NPS Priority Watershed Map
(Illinois River Watershed defined in gold)
Over the last decade, pasturelands have reduced in area from 64% to 46% as a result of pastures being converted into urban development or restored to forested lands. The amount of urbanized areas has more than doubled, with the majority of the growth in the last seven years. The forested areas have increased from 29% to 41% over the past decade because of an increase in designated forests and herbaceous vegetation, shrubs and other woody plants. These changes, from 1992 to 2006, show the dynamic nature of watershed land use. Watershed management strategies must be adaptive to landscape dynamics, because changes in land use and land cover may alter the selection of appropriate management strategies to address water quality concerns.
The Osage River
There are about 1,100 miles of streams in the upper Illinois River Watershed, and approximately 103 miles of impaired streams, or about 10%, of the total number of stream miles. About 91 stream miles are impaired by pathogens, 4 stream miles impaired by sediment, and 8 stream miles impaired by nitrate.
There have been a number of studies that prioritized streams or sub-basins in the watershed for water quality improvement. These studies each used a different approach for prioritization. The IRWP Watershed Management Plan summarizes the significant studies and compares their results.
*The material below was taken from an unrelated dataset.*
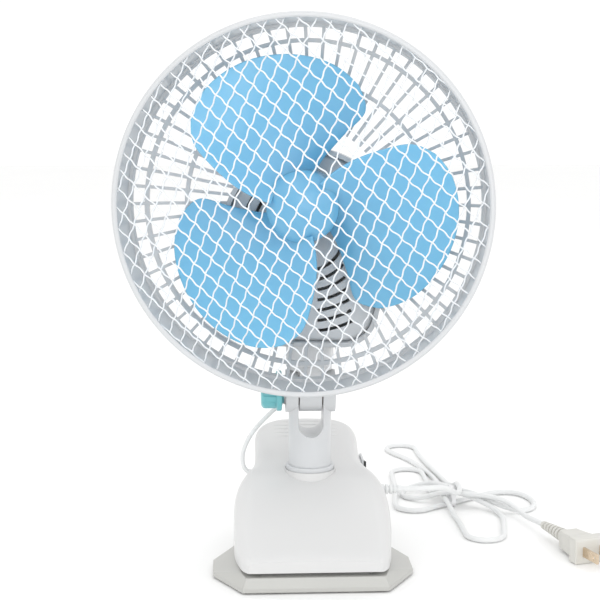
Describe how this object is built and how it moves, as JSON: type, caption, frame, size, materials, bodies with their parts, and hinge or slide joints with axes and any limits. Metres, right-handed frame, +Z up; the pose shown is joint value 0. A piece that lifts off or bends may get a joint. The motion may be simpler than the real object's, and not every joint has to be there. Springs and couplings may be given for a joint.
{
  "type": "desk fan",
  "caption": "Small clip-on desk fan: domed wire guard, three broad blades, motor housing on a swivelling and tilting neck, clip base and tied mains cord with plug.",
  "frame": {"origin": "centre of the rubber foot pad's underside", "axes": "+Z up, -Y towards the base's front, +X to the right seen from the front; the head rests turned 8.4 degrees on its neck"},
  "size_m": [0.3174, 0.3835, 0.35],
  "materials": {
    "white_plastic": "smooth moulded",
    "base_plastic": "smooth moulded",
    "foot_plastic": "smooth moulded",
    "motor_cover": "fine texture",
    "blade_plastic": "smooth moulded, slightly milky",
    "knob_plastic": "smooth moulded",
    "wire": "white dipped coat",
    "steel": "plated",
    "spring_steel": "plain",
    "core_steel": "laminated",
    "copper": "enamelled windings",
    "bronze": "sintered",
    "brass": "plated",
    "fibre": "pressed fibre",
    "rubber": "soft",
    "cord": "soft sheath",
    "plug": "soft moulded",
    "tie": "thin strip",
    "switch": "smooth moulded"
  },
  "bodies": {
    "foot": {"lower_jaw": "foot_plastic", "foot_pad": "rubber", "lower_jaw_pad": "rubber", "hinge_pin": "steel", "jaw_spring": "spring_steel", "mains_cord_start": "cord", "cord_hank": "cord", "cord_tie": "tie", "mains_cord_tail": "cord", "plug_relief": "plug", "plug_body": "plug", "plug_prongs": "brass"},
    "clip": {"base_shell": "base_plastic", "base_cover": "base_plastic", "upper_jaw_pad": "rubber", "cover_screws": "steel", "column": "white_plastic", "column_collar": "white_plastic", "column_screw": "steel", "column_washer": "steel", "tilt_bolt": "steel", "friction_washers": "fibre", "knob_washer": "steel", "lead_grommet": "rubber", "cord_relief": "cord", "rocker_housing": "white_plastic", "wire_caps": "white_plastic", "head_lead": "cord"},
    "rocker": {"rocker": "switch"},
    "knob": {"tilt_knob": "knob_plastic", "knob_nut": "brass"},
    "neck": {"tilt_tongue": "white_plastic", "neck_bush": "rubber", "swivel_washer": "steel", "swivel_rivet": "steel"},
    "head": {"neck_socket": "motor_cover", "motor_front_cover": "motor_cover", "motor_rear_cover": "motor_cover", "rear_cover_screws": "steel", "stator_core": "core_steel", "stator_coils": "copper", "front_bracket": "steel", "rear_bracket": "steel", "front_bush": "bronze", "rear_bush": "bronze", "motor_screws": "steel", "spacer_sleeves": "steel", "front_ring": "white_plastic", "front_grille": "wire", "rear_guard": "white_plastic", "guard_screws": "steel"},
    "fan": {"motor_shaft": "steel", "rotor": "core_steel", "thrust_washers": "fibre", "fan_blade": "blade_plastic"}
  },
  "joints": [
    {"name": "jaw_open", "type": "hinge", "parent": "foot", "child": "clip", "pos_m": [0, 0.054, 0.026], "axis": [-1, 0, 0], "range_deg": [0, 30], "stiffness_Nm_per_rad": 3, "springref_deg": -22.92, "deforming": ["jaw_spring", "mains_cord_start"]},
    {"name": "tilt", "type": "hinge", "parent": "clip", "child": "neck", "pos_m": [0, 0.028, 0.112], "axis": [1, 0, 0], "range_deg": [-60, 30], "deforming": ["head_lead"]},
    {"name": "swivel", "type": "hinge", "parent": "neck", "child": "head", "pos_m": [0, 0.028, 0.1296], "axis": [0, 0, 1], "range_deg": [-31.6, 48.4]},
    {"name": "blade_spin", "type": "hinge", "parent": "head", "child": "fan", "pos_m": [0, 0.028, 0.235], "axis": [0.1461, 0.9893, 0], "continuous": true},
    {"name": "knob_turn", "type": "hinge", "parent": "clip", "child": "knob", "pos_m": [0, 0.028, 0.112], "axis": [-1, 0, 0], "range_deg": [0, 360]},
    {"name": "rocker_tip", "type": "hinge", "parent": "clip", "child": "rocker", "pos_m": [0.0335, 0.06, 0.0538], "axis": [0, 0, 1], "range_deg": [0, 16]}
  ]
}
Summary of recommended Best Management Practices for the Illinois River Watershed
Land use changes are projected to be significant. The incorporated municipalities combined cover approximately 22% of the watershed area, while urban land use currently accounts for 13%. The towns and cities, however, have designated planning areas, defining the potential extent of future annexation and municipal service extensions which will constitute almost 58% of the total watershed area, approximately tripling the current incorporated area within the Watershed. Practices such as Low Impact Development and Green Infrastructure will be implemented and should be used to address increased impervious surfaces and stormwater runoff in planning strategies.
These urban management challenges are critical areas to be addressed with some of the greatest opportunity for positive impacts and water quality improvements in the watershed. These are also tremendous opportunities to continue to build on the region’s history of working together to solve common problems.
In May 2007, the Illinois River Watershed Partnership began the process of developing a comprehensive Watershed Management Plan following U.S. EPA watershed planning elements for the upper Illinois River Watershed in Arkansas. Our goal was a comprehensive watershed-based management plan that provided information to generate options for management approaches and practices that address conditions believed to impair, degrade, or threaten water quality in the upper Illinois River Watershed.
But none of it is possible without the support and participation from landowners, municipalities, counties, industries, and landowners. Developing a stakeholder-driven watershed management plan for a watershed as large and diverse as the Upper Illinois River Watershed is a difficult process. That’s why an established watershed partnership that is diverse in nature is essential. Leadership, communication, a shared vision and commitment are essential to the process of working together through voluntary practices to achieve success!